The Verdict on PEP: Buy at $160, Target $175, Support at $150

PepsiCo Inc. (NASDAQ: PEP) at $160.15 is a buy. Q4 net revenues of $29.34 billion beating by $373 million, non-GAAP EPS of $2.26 beating consensus, GAAP net income up 66.78%, three consecutive quarters of accelerating reported revenue growth, all three key margins expanding year-over-year simultaneously, 2026 guidance of 2%–4% organic revenue growth and 4%–6% EPS growth both beating expectations, a dividend raised 4% to $5.92 per share, a $10 billion buyback authorization, Prebiotic Cola launching nationally, and Poppi hitting the U.K. this month — that is not the fundamental profile of a stock that deserves to trade sideways at $160. The tariff headwinds that justified caution through most of 2025 are measurably receding.
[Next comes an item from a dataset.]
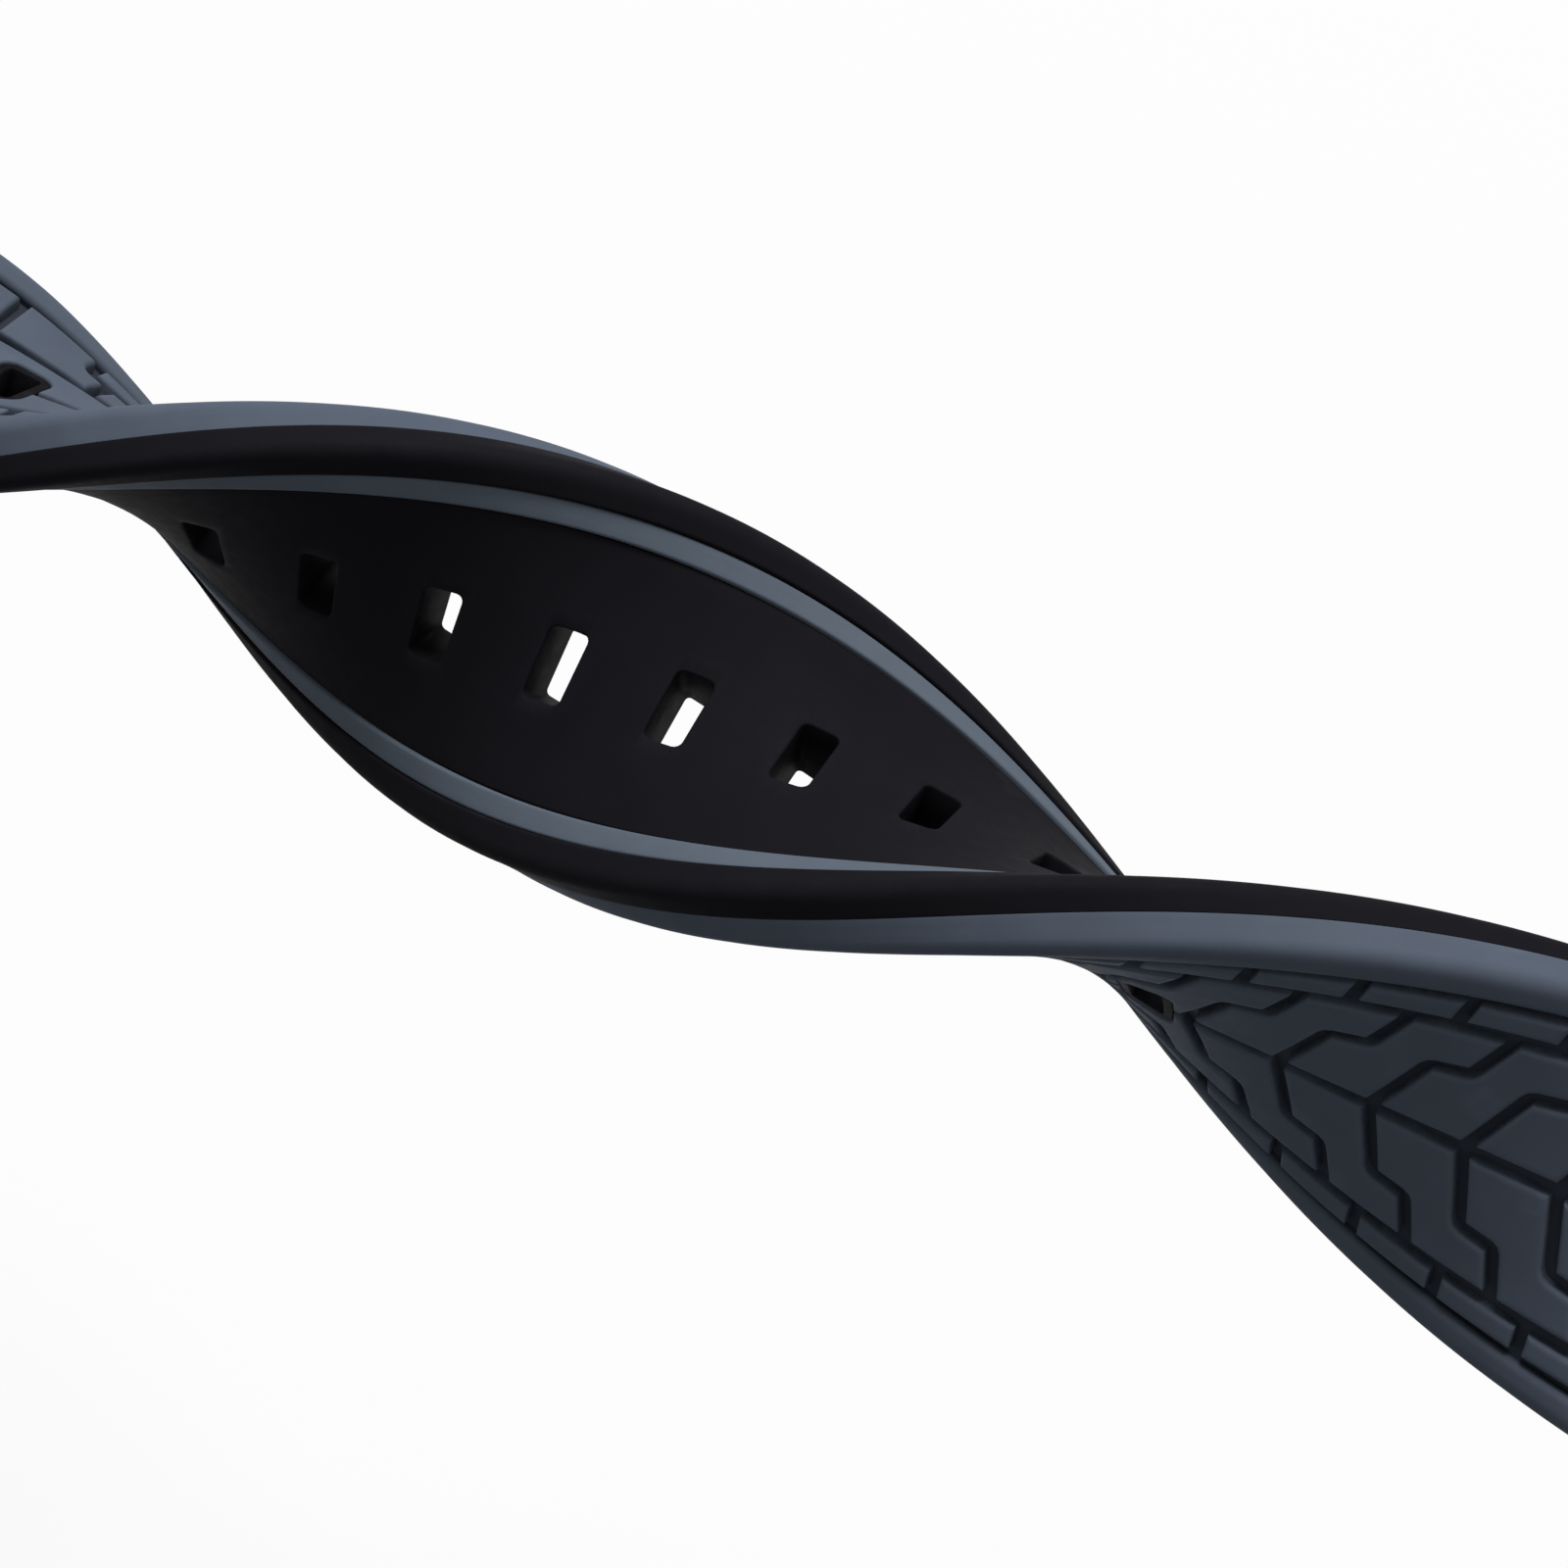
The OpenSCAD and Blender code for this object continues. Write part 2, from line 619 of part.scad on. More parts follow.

The forward P/E at 18.48 is below the 20x that the business's quality and trajectory warrant. The $175 price target is achievable within 12 months as Q1 and Q2 2026 results confirm the guidance. The $150 technical support level defines the stop for the trade. The 3.55% dividend makes holding through volatility economically rational. The risk factors — GLP-1 headwinds on snacks, commodity cost inflation, currency pressure from a strong dollar, Mountain Dew brand sluggishness — are real but none are structural threats to a $94 billion revenue platform with 23 billion-dollar brands, global distribution across 200 countries, and a functional beverage growth engine just beginning its international expansion.